Чем дальше в лес, тем старее найденные трупы и толще дело следака. Это одна из любимых поговорок Князева. Князева, Князева, Князева… Как-то всё это гадко, туманно и подозрительно. Ничего не понимаю! Вернувшись к себе, Саша продолжала осмысливать свой поход к полковнику. Ясно, что ничего не ясно! Зачем он её вызывал? Он сказал, что с Князевым всё будет хорошо. И это отличная новость, которая должна была поднять настроение. Но оно, почему-то, не поднималось. Ощущения от визита не из приятных. Практически, мерзкие. Начальник явно что-то не договаривал. А эти руки? Нет. Определённо, полковник с капитаном совершенно разные люди. Как они могли дружить? Что-то здесь не так. Надо посмотреть ход разбирательств по делу Князева. Девушка открыла рабочий ноутбук и вошла в закрытую сеть. Но заняться чтением документов ей не дал приход Адливанкина. Он был в приподнятом настроении. Ямочки играли на щеках. Улыбка до ушей. Поцеловав девушку, он активно взъерошил свои кудрявые волосы и поделился радостью:
– У меня отличная новость! Меня назначили на место Князева!
– Как? Дело же ещё не завершено! – Шурочку его новость вовсе не обрадовала. – Как же так?
– Что делать? Видимо, Князев ещё не скоро вернётся. Кому-то надо вместо него работать. Приказа о моём назначении пока нет. Но Бояринов только что меня вызвал и объявил о таком решении.
– Саня! Что же будет с Олегом?
– Уй! Ты у меня такая жалостливая. За это я тебя и люблю. Муху не обидишь!
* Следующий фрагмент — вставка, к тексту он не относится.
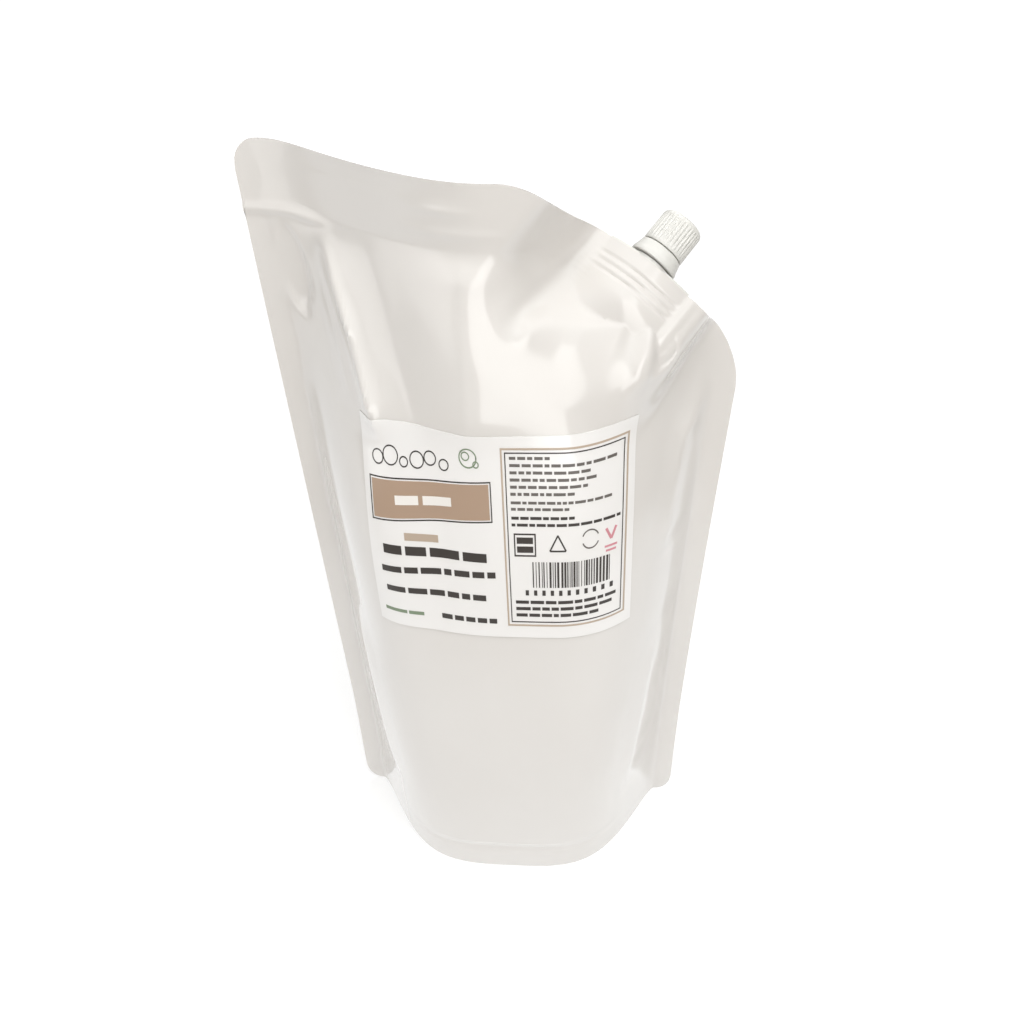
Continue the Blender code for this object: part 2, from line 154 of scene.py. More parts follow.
def top_of(s):
    """Upper edge of the flat outline: the lower of a level and a slanted line, blended, with arc corners."""
    under = HEIGHT - slant_t(s)
    soft = CORNER_SLANT
    blend = np.where(under < -soft, 0.0, (under + soft) ** 2 / (4 * soft))
    over = np.where(under > soft, under, blend)
    left = np.clip(CORNER_TOP - (s + WIDTH / 2), 0.0, CORNER_TOP)
    right = np.clip(CORNER_SHOULDER - (WIDTH / 2 - s), 0.0, CORNER_SHOULDER)
    top = HEIGHT - over - (CORNER_TOP - np.sqrt(CORNER_TOP ** 2 - left ** 2))
    return top - 0.9 * (CORNER_SHOULDER - np.sqrt(CORNER_SHOULDER ** 2 - right ** 2))


def bottom_of(s):
    """Lower edge of the flat outline: level, with arc corners."""
    near = np.clip(CORNER_BASE - (WIDTH / 2 - np.abs(s)), 0.0, CORNER_BASE)
    return CORNER_BASE - np.sqrt(CORNER_BASE ** 2 - near ** 2)


print("left side is", round(float(top_of(-WIDTH / 2 + CORNER_TOP)), 1), "mm tall, right side",
      round(float(top_of(WIDTH / 2)), 1), "mm")

# %% [markdown]
# ## Filled film
# At each height the two films stand off a middle surface by a rounded lens, deep at the base and closed at
# the top seal. The top, which holds no soap, leans and curls back at its corners. What the film spends
# going sideways it can't spend going up, so the filled pack is shorter than the flat one.

# %% The depth of the pouch, and the film laid out in space
STEPS_UP = 100            # steps in which the film's way up is added


def half_depth(s, t):
    """Each film's distance from the middle surface, in millimetres.

    It is middle(t) * (1 - |across|^square)^edge, brought to nothing under the slanted seal.
    """
    up = np.clip(t / (HEIGHT - TOP_SEAL), 0.0, 1.0)
    middle = BASE_HALF_DEPTH * (1.0 - up ** 1.9) + BELLY * np.sin(np.pi * up) * (1.0 - up)
    across = np.clip(np.abs(s) / (WIDTH / 2 - SIDE_SEAL), 0.0, 1.0)
    square = 3.7 + 1.2 * ease(up / 0.4) - 2.4 * ease((up - 0.6) / 0.4)
    edge = 1.5 - 0.2 * ease(1.3 * up)
    below = np.clip((slant_t(s) - t) / 60.0 - 0.2, 0.0, 1.0)
    return middle * (1.0 - across ** square) ** edge * ease(below) ** 0.7


def laid_out(s, t):
    """x, y, z and half depth of film places.

    Each short step up the film is the long side of a right triangle whose other sides are the step
    sideways, in x, y and depth, and the rise in z.
    """
    path = t[..., None] * np.linspace(0.0, 1.0, STEPS_UP + 1)
    side = np.broadcast_to(s[..., None], path.shape)
    v = path / HEIGHT
    half_width = BASE_HALF_WIDTH + (TOP_HALF_WIDTH - BASE_HALF_WIDTH) * v ** WIDENING
    x = side * half_width / (WIDTH / 2)
    left = ease(-side / (WIDTH / 2))
    right = ease((side - 25.0) / 70.0)
    y = LEAN_MIDDLE * v ** 2 + LEAN_LEFT * left * v ** 1.67 + LEAN_RIGHT * right * v ** 1.78
    y = y + BASE_WING * ease(np.abs(side) / 60.0 - 0.4) * (1.0 - ease(v * 5.0))
    depth = half_depth(side, path)
    run = np.diff(x) ** 2 + np.diff(y) ** 2 + np.diff(depth) ** 2
    rise = np.sqrt(np.clip(np.diff(path) ** 2 - run, 0.0, None)).sum(axis=-1)
    return x[..., -1], y[..., -1], rise, depth[..., -1]


print("the film's left corner stands", round(float(laid_out(np.array(-80.0), np.array(HEIGHT))[2]), 1), "mm up")

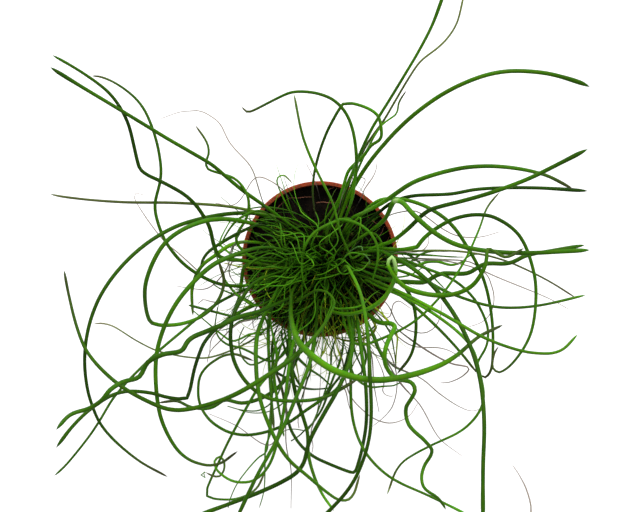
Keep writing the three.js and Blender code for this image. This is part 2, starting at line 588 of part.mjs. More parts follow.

Адливанкин полез к ней с нежностями и поцелуями, но девушка не подпустила его к себе, выставив перед собой руки.
– Сашка, твоё назначение – это плохое известие! – она сказала это предельно серьёзно. – Очень плохое.
– Почему «плохое»? – ощущение беззаботного веселья стало сползать с его лица. – Почему ты не можешь за меня порадоваться? За нас, чёрт возьми, порадоваться. У меня зарплата вырастет. О-го-го, как вырастет! Мы сможем пожениться и купить квартиру! Свою квартиру! Через ипотеку, естественно. Но взносы не будут так давить на пустой желудок, как при моей сегодняшней зарплате.
– Нет, погоди, погоди – ты не о том говоришь!
– А о чём я должен говорить? О Князеве? Да, мне его жалко. Но я уже вдоволь настрадался по этому поводу. Нельзя же всю оставшуюся жизнь каждый день начинать с пролитых слёз о несчастной судьбе Князева? Надо жить для себя!
– Да-да, «для себя».
– Чего ты «дадакаешь»? Да, для себя! Я не виноват в том, что меня решили перевести на должность капитана. В чём моя вина?
– Ни в чём. Я тебя не виню, – тон Александры был предельно сухим и холодным.
– Вот чего ты? Только-только нарисовались хоть какие-то перспективы.
– Смотри не подавись этими «перспективами». Пескарь тоже мечтал о перспективах, когда увидел червячка.
– Вижу, что ты мне сегодня не рада. Ладно, зайду попозже.
И он испарился так же стремительно, как и пришёл.
Саше стало грустно. Получается, на Князеве поставили крест. Слова Бояринова о дружбе были ложью.